Material provided ▸
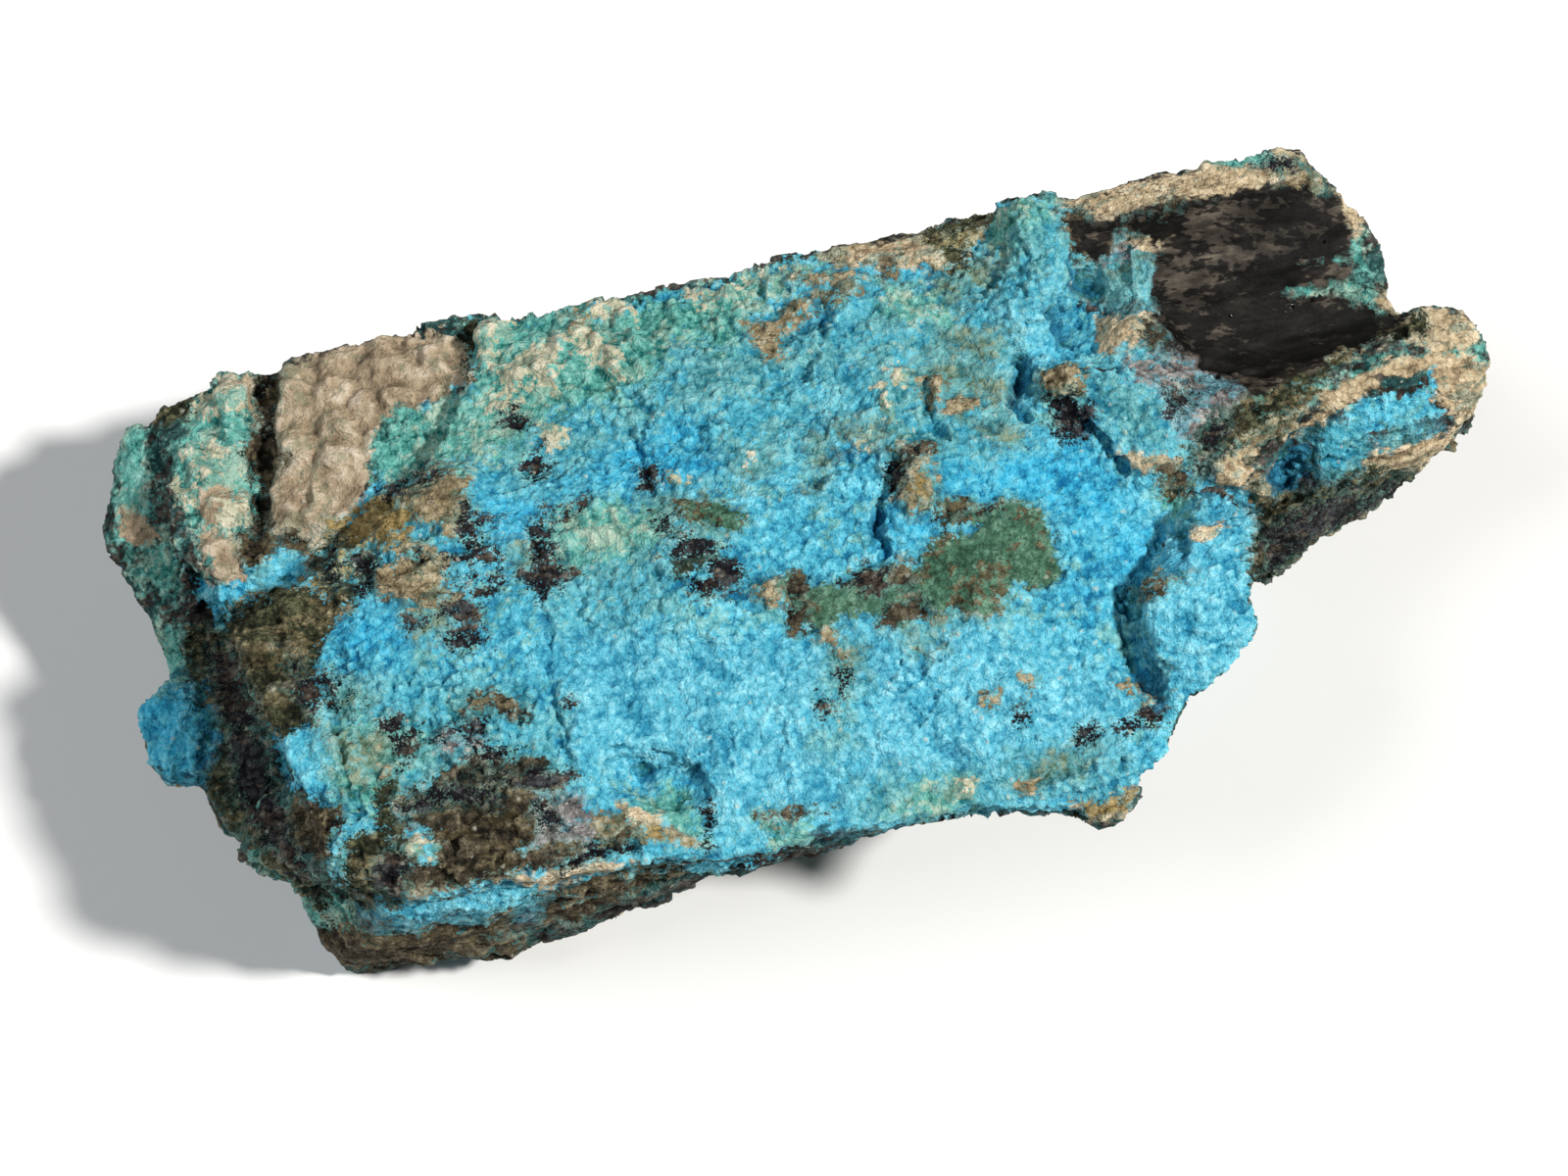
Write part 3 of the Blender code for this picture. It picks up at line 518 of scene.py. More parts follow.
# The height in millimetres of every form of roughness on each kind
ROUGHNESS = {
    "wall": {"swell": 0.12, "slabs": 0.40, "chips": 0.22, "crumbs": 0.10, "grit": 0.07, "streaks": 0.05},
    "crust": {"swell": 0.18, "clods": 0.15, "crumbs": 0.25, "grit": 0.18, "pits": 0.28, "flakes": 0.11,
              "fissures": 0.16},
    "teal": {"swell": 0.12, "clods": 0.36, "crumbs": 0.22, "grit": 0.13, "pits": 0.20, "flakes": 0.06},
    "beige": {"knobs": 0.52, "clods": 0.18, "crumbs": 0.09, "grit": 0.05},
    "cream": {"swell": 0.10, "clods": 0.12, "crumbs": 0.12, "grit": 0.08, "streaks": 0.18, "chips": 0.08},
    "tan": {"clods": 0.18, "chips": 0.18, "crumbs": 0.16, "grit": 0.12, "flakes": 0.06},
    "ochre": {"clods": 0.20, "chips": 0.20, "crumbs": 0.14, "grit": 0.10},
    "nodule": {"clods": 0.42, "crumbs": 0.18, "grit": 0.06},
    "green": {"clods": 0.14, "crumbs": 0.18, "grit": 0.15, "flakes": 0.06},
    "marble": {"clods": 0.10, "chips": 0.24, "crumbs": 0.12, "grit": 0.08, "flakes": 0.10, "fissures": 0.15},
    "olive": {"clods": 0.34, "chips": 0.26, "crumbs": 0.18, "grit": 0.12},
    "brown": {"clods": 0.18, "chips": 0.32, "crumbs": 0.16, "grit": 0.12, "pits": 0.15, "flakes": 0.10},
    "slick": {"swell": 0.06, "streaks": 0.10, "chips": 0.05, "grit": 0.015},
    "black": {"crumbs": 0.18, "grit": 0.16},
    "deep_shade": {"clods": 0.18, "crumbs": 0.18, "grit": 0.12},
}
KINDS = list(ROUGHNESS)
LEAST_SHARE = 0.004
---
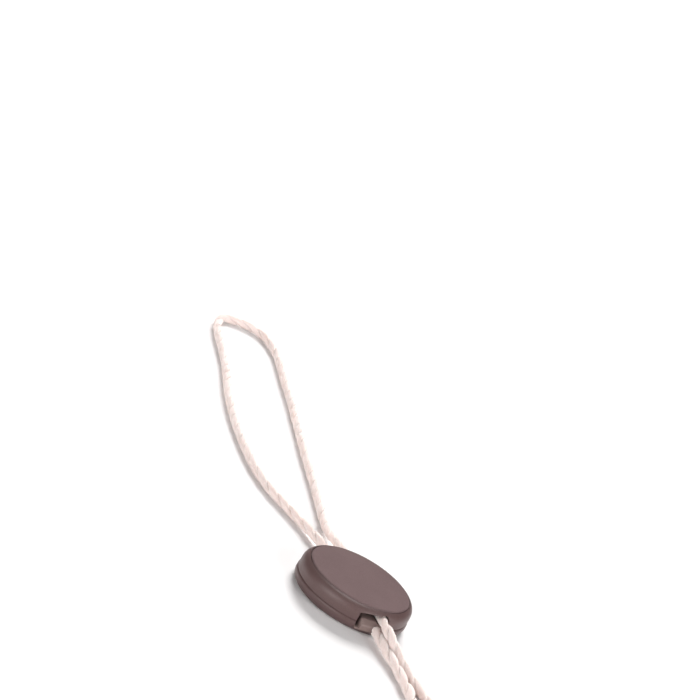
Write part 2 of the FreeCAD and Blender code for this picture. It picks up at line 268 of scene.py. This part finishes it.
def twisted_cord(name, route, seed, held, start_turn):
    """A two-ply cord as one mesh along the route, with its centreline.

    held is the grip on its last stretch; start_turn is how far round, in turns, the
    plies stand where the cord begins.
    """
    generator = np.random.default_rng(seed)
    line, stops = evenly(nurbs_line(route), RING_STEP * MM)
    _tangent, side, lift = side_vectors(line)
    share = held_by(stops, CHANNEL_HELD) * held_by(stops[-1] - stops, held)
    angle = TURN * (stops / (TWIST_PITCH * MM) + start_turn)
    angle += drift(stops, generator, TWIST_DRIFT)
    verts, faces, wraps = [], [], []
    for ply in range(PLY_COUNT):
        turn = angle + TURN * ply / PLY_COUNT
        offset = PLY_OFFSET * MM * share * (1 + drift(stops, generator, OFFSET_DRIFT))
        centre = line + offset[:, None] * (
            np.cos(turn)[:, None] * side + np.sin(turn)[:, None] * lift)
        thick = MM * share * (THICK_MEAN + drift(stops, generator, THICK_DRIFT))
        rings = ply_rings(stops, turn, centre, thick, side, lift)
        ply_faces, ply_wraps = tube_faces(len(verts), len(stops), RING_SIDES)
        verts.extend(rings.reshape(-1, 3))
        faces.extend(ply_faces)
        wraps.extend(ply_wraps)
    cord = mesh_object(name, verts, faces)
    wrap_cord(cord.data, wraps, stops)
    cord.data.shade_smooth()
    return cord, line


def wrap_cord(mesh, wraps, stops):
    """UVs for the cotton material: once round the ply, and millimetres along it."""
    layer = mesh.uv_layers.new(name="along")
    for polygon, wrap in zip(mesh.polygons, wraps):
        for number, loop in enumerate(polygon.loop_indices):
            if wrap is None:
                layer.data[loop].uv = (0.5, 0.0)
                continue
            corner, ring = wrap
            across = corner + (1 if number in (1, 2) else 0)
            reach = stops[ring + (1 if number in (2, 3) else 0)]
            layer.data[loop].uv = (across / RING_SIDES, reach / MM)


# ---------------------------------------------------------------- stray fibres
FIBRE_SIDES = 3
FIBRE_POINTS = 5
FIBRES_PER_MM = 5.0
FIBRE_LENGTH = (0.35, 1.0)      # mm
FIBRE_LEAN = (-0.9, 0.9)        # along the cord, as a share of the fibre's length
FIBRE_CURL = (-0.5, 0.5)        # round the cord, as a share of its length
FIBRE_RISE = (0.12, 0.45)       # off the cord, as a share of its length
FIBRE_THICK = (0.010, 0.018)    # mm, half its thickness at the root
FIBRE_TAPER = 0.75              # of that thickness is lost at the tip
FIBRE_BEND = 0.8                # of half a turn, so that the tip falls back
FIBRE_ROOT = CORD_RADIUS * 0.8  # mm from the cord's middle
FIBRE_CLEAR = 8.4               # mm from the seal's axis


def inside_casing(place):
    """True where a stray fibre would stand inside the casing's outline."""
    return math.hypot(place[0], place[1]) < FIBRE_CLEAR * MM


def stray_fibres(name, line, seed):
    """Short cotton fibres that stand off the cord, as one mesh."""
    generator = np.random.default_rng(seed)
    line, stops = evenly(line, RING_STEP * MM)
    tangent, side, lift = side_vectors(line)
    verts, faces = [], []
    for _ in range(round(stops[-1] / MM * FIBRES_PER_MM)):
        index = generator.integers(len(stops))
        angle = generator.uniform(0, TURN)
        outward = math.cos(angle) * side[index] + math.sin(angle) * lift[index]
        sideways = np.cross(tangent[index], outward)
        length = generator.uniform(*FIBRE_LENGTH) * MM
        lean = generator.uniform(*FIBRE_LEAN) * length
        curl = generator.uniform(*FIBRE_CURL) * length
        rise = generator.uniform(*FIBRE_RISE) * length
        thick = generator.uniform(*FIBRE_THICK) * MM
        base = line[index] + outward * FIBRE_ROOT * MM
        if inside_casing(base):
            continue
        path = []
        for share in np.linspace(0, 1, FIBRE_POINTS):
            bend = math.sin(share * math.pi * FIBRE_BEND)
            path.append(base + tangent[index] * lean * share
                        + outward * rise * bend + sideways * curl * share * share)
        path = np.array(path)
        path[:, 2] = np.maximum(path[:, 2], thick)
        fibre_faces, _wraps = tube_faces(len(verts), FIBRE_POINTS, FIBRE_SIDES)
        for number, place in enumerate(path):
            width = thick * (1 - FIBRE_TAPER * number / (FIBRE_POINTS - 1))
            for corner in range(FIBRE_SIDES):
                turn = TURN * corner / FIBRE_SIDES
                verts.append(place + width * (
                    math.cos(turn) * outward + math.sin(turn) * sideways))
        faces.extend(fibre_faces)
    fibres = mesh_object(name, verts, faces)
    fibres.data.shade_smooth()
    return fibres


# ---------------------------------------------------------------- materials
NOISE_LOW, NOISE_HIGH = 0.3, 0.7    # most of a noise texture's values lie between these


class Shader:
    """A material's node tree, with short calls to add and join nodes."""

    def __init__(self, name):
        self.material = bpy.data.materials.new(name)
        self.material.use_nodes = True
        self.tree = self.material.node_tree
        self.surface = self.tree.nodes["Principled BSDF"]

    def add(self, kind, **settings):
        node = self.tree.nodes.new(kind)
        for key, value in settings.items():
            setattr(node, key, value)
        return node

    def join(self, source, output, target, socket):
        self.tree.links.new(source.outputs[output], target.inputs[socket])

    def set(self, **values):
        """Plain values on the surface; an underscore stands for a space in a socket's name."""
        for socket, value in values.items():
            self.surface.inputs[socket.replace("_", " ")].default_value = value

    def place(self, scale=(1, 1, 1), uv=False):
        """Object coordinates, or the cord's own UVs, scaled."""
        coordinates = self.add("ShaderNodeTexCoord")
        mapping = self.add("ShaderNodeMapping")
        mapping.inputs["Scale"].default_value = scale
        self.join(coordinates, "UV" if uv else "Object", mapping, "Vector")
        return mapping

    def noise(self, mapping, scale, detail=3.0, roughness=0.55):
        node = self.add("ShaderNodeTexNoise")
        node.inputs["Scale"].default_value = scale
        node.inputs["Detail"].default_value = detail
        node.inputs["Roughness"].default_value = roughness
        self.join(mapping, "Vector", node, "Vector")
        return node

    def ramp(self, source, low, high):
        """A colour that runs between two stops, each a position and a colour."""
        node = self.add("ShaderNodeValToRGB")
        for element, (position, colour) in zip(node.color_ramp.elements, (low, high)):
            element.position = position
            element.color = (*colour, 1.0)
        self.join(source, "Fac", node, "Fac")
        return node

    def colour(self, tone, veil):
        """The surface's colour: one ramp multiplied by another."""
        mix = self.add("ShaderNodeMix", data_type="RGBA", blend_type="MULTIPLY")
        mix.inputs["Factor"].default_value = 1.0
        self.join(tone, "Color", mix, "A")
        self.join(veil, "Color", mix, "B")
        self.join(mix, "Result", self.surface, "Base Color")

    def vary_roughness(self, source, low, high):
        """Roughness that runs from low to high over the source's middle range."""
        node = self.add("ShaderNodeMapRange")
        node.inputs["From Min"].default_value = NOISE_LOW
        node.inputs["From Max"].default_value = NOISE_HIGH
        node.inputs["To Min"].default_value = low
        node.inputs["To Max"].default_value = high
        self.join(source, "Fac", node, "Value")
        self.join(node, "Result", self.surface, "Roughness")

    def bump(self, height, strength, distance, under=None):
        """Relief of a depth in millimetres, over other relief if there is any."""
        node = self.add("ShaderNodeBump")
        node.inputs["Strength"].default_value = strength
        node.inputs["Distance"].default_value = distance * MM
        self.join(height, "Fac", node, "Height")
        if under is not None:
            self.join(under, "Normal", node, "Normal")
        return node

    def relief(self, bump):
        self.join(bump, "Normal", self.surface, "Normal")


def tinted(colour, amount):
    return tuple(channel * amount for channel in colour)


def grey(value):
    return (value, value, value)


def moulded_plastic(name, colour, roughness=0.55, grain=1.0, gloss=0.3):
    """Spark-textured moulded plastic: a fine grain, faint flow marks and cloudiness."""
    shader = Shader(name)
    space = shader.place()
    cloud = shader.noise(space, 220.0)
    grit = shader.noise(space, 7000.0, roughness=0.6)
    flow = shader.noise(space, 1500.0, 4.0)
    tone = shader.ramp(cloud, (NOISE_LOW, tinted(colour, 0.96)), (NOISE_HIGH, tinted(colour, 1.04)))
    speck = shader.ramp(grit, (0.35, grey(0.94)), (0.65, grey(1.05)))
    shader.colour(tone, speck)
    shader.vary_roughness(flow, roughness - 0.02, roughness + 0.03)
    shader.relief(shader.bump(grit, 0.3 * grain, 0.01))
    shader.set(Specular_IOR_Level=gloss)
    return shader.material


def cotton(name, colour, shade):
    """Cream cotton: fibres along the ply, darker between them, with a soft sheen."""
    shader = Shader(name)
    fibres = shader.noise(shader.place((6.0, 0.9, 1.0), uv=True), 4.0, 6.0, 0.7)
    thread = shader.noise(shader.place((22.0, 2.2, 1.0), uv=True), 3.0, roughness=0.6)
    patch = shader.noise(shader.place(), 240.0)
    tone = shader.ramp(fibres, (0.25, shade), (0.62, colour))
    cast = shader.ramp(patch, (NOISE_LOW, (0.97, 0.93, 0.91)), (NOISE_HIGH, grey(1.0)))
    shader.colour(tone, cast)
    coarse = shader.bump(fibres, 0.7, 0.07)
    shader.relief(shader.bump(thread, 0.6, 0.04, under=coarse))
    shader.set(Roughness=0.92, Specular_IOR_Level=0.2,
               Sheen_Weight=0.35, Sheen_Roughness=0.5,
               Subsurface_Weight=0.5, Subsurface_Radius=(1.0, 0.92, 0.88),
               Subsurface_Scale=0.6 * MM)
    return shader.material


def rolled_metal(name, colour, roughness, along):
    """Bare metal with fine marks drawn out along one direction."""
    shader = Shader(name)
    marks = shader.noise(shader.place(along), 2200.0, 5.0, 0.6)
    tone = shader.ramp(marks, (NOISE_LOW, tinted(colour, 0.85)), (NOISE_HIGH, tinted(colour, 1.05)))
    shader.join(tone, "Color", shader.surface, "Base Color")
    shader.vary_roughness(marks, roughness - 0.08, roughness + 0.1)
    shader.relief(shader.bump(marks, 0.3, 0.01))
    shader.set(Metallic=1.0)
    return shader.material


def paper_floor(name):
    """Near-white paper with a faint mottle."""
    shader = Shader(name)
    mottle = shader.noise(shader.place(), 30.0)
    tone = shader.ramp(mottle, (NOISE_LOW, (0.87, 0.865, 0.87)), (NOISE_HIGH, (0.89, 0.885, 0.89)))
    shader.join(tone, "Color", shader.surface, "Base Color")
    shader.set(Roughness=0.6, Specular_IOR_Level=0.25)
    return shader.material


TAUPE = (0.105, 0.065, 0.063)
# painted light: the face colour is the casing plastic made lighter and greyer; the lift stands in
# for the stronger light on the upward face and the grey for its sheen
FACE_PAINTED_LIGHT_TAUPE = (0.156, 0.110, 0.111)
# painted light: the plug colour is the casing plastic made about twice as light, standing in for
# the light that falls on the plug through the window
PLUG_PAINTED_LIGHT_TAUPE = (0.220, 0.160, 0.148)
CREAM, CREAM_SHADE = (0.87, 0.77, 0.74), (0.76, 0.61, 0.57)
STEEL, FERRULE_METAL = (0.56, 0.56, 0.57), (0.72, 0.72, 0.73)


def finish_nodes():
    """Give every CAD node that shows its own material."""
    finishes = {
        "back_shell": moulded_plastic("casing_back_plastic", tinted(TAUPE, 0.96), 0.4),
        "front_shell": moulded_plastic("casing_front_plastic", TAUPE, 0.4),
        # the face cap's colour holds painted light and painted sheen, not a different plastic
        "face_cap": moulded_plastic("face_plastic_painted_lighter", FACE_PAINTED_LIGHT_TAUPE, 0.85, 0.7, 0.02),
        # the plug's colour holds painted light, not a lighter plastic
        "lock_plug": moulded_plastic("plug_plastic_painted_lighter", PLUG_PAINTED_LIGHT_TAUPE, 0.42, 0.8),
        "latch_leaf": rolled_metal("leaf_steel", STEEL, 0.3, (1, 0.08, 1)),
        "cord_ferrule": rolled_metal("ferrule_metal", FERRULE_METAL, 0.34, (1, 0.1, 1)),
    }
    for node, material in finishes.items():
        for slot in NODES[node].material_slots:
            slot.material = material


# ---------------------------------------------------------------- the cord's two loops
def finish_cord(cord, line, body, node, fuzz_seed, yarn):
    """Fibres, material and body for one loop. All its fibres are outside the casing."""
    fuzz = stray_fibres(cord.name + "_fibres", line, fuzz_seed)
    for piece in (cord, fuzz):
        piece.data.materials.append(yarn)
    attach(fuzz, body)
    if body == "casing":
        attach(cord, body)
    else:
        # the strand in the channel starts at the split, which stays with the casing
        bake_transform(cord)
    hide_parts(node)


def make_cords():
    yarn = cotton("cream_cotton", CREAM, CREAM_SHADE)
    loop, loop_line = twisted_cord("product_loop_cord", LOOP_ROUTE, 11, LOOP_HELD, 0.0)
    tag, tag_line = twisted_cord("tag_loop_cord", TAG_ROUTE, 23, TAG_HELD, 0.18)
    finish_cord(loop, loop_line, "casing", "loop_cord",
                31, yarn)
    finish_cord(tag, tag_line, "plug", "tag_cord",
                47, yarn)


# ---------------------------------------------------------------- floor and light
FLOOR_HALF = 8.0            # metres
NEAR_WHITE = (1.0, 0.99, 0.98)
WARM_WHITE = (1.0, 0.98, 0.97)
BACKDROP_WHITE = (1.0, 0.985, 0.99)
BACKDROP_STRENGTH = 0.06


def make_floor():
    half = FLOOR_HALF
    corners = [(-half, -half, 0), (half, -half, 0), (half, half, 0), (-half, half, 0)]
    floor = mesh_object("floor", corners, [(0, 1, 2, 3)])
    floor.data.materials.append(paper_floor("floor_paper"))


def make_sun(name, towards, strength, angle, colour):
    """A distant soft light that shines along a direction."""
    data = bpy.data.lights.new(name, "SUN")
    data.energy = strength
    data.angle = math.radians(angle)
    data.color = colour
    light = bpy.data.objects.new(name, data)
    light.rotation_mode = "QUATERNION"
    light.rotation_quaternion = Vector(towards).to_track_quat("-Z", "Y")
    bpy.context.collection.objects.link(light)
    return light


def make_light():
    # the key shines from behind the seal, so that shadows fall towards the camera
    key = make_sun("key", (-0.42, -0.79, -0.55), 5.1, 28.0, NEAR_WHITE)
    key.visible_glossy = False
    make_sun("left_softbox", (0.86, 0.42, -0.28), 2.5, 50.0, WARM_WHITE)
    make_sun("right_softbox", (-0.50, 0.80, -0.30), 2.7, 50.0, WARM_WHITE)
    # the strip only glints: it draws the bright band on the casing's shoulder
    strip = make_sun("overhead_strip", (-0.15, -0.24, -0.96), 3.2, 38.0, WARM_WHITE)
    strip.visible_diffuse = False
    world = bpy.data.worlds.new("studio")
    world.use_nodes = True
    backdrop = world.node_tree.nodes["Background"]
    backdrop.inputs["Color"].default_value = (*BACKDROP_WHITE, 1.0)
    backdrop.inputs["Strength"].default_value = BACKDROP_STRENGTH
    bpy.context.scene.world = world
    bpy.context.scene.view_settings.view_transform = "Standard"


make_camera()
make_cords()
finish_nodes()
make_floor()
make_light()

Task goal ▸ This exercise asks for the lines from the line with "attach(cord, body)" to the line with "return light", both lines included, set down exactly and with nothing else.

Solution ▸
        attach(cord, body)
    else:
        # the strand in the channel starts at the split, which stays with the casing
        bake_transform(cord)
    hide_parts(node)


def make_cords():
    yarn = cotton("cream_cotton", CREAM, CREAM_SHADE)
    loop, loop_line = twisted_cord("product_loop_cord", LOOP_ROUTE, 11, LOOP_HELD, 0.0)
    tag, tag_line = twisted_cord("tag_loop_cord", TAG_ROUTE, 23, TAG_HELD, 0.18)
    finish_cord(loop, loop_line, "casing", "loop_cord",
                31, yarn)
    finish_cord(tag, tag_line, "plug", "tag_cord",
                47, yarn)


# ---------------------------------------------------------------- floor and light
FLOOR_HALF = 8.0            # metres
NEAR_WHITE = (1.0, 0.99, 0.98)
WARM_WHITE = (1.0, 0.98, 0.97)
BACKDROP_WHITE = (1.0, 0.985, 0.99)
BACKDROP_STRENGTH = 0.06


def make_floor():
    half = FLOOR_HALF
    corners = [(-half, -half, 0), (half, -half, 0), (half, half, 0), (-half, half, 0)]
    floor = mesh_object("floor", corners, [(0, 1, 2, 3)])
    floor.data.materials.append(paper_floor("floor_paper"))


def make_sun(name, towards, strength, angle, colour):
    """A distant soft light that shines along a direction."""
    data = bpy.data.lights.new(name, "SUN")
    data.energy = strength
    data.angle = math.radians(angle)
    data.color = colour
    light = bpy.data.objects.new(name, data)
    light.rotation_mode = "QUATERNION"
    light.rotation_quaternion = Vector(towards).to_track_quat("-Z", "Y")
    bpy.context.collection.objects.link(light)
    return light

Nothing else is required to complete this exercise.